Genzken weigert sich beharrlich und erfindungsreich, Erwartungen paßgenau zu erfüllen; zu tun, was von ihr erwartet wird. Das macht die Schau so sehenswert, scheinen doch Arbeiten für den öffentlichen Raum, wie kaum eine andere Gattung der Kunstausübung, den Vorgaben und der Willkür von kommunalen Auftraggebern und Bauherren zu unterliegen. Jeder, der schon mal in einer Jury für ein solches Projekt saß, weiß, wie schnell ungewöhnliche Ideen von den Bedenkenträgern in einer solchen Runde gekippt werden können. Um so besser, dass in Bonn auch die nicht realisierten Projekte gezeigt werden.

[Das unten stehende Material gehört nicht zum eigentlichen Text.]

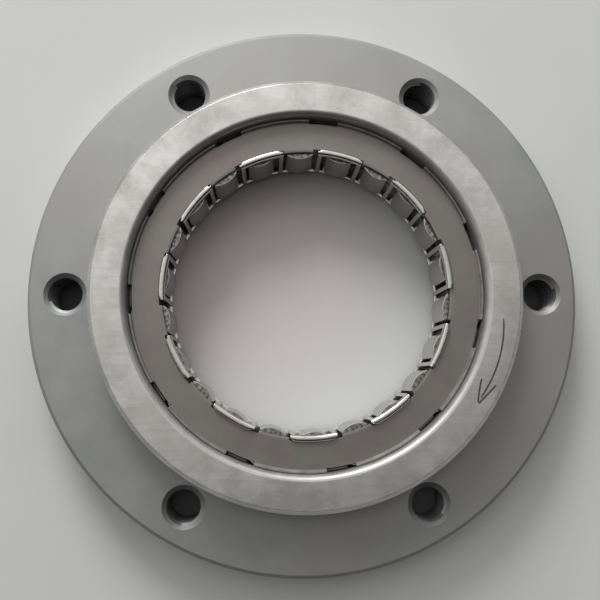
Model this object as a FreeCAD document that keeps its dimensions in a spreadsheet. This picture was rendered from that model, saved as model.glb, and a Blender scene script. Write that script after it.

Genzkens Ideen reiben sich so respektlos und zugleich spielerisch an der Umgebung um sie herum, dass man sich bei jedem Entwurf, der nicht realisiert wurde, fragt, wie das passieren konnte.

Warum wurden die zwei Antennen niemals Wirklichkeit, die sie dem postmodernen New Yorker AT&T Gebäude von Philip Johnson aufpflanzen wollte? Warum sind zwei zwölf Meter hohe Pappeln, gefertigt aus Industrieschrott, nie im Brüsseler Hafen aufgestellt worden? Warum spannt sich ihre wunderbare „Wäscheleine für Frankfurt“ nicht zwischen den Hochhäusern der Commerzbank und der Hessischen Landesbank?
Über ein Projekt wird gegenwärtig noch entschieden: Wenn man sich Genzkens Vorschlag für die Skulpturprojekte Münster 2017 anschaut, kann man nur hoffen, dass „Sonic The Hedgehog“, der blaue Igel, den sich Genzken bei den aufblasbaren Comicfiguren der New Yorker Macy’s Parade abgeschaut hat, im nächsten Jahr schwerelos durch Münsters Straßen treiben wird.

Und wenn diese Künstlerin sich, und sei es nur für das Vergnügen der eigenen und unserer Vorstellungskraft, des New Yorker Ground Zero annimmt, dann markiert das den stärksten Moment der Ausstellung. Wo man jahrelang vehement um eine Möglichkeit angemessener Erinnerung stritt, und heute der nichtssagende Büroturm von Daniel Libeskind und David Childs die Südspitze Manhattans dominiert, entwickelt Isa Genzken in Collagen und einem Film ihre ganz eigenen „Freedom Towers“: Bäume aus Antennen, Türme mit wirbelnden Tape-Streifen wie Zuckerstangen, riesiges Geschenkpapierband, das in der Luft flattert. Nun kann man sich zumindest vorstellen, wie unerhört und unfaßbar das hätte sein können.